Bob Carlos Clarke: I would focus more exclusively on my personal work, follow my instincts, take more risks and emigrate to the US.
Pentax User: Where would you most like to see your photographs displayed and why?
Bob Carlos Clarke: Picadilly Circus, Times Square, Hollywood Boulevard, T-shirts, shower-curtains, beer mats, buses and telephone kiosks. They would be big, bold and brazen.
Pentax User:: Do you have any unfulfilled ambition?
Bob Carlos Clarke: Many, but as yet unidentified.
Bob on his cameras
Pentax User: Which Pentax cameras do you use?
Bob Carlos Clarke: I use both the 6x7 and 645 models.
Pentax User: Why did you choose these over other makes?
Bob Carlos Clarke: The first real camera I owned was a Pentax 67 - I had no idea that it was such a great camera - I just wanted to own this sexy black beast with its huge gleaming lenses and a shutter that sounded like a muffled explosion. 30 years on I'm still using it. Nowadays for most of my colour magazine work I use the 6x45. I also love my Olympus mju's and OM4-ti which travel with me in the car. Another good reason is that Pentax and Olympus give me great support and back up and Fuji and Canon give me bugger all.
Pentax User: How do you get around the non interchangeable backs?
Bob Carlos Clarke: The best photographers in the world didn't have interchangeable anything.
Pentax User: What's your most used Pentax lens?
Bob Carlos Clarke: 100mm macro
Pentax User: Are there any features that you wish Pentax had?
Bob Carlos Clarke: A faster sync speed on both cameras, redesigned flashlead sync connection sockets (they're the worst) and an auto film winder on the 6x7.
Pentax User: Do you have a film preference?
Bob Carlos Clarke: Ilford Delta 3200
Pentax User: Have you seen a change in what picture editors require (are smaller formats now more accepted)?
Bob Carlos Clarke: I've never asked them and they've never complained - at least not yet.
Pentax User: What's your feelings on digital photography?
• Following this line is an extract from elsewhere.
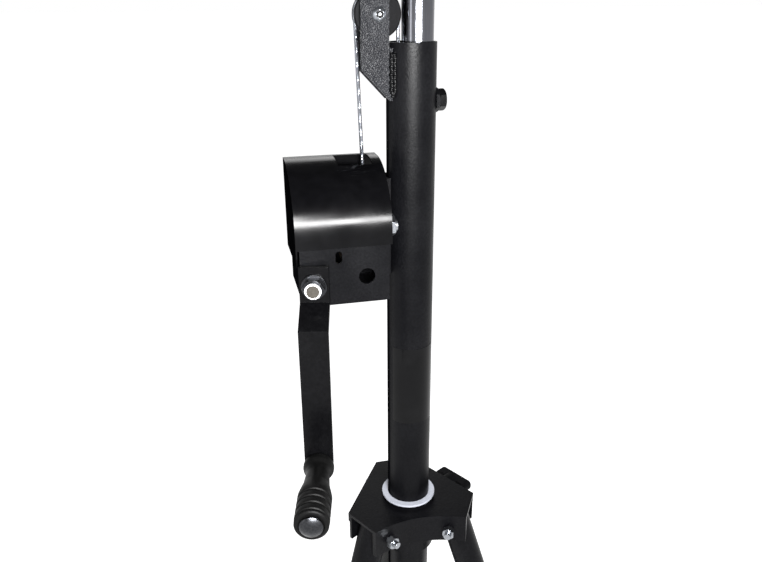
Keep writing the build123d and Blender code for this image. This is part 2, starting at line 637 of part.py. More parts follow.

Bob Carlos Clarke: I think it's the best and worst thing that ever happened to photography for a multitude of reasons too convoluted to debate here. It's certainly been a black hole that's sucked all the funding away from conventional photography, and yet so far it has failed to compete with the true masters like Bresson, WeeGee, Lartigue, Brassai etc. It is however a remarkable facility, but in being so, it has also entirely undermined the truth and believability of photography, I could go on.... but it’s here to stay. My mission is to infiltrate the ranks of Digital Photo User, and preach the wondrous gospel of The Church of 100% Pure Photography.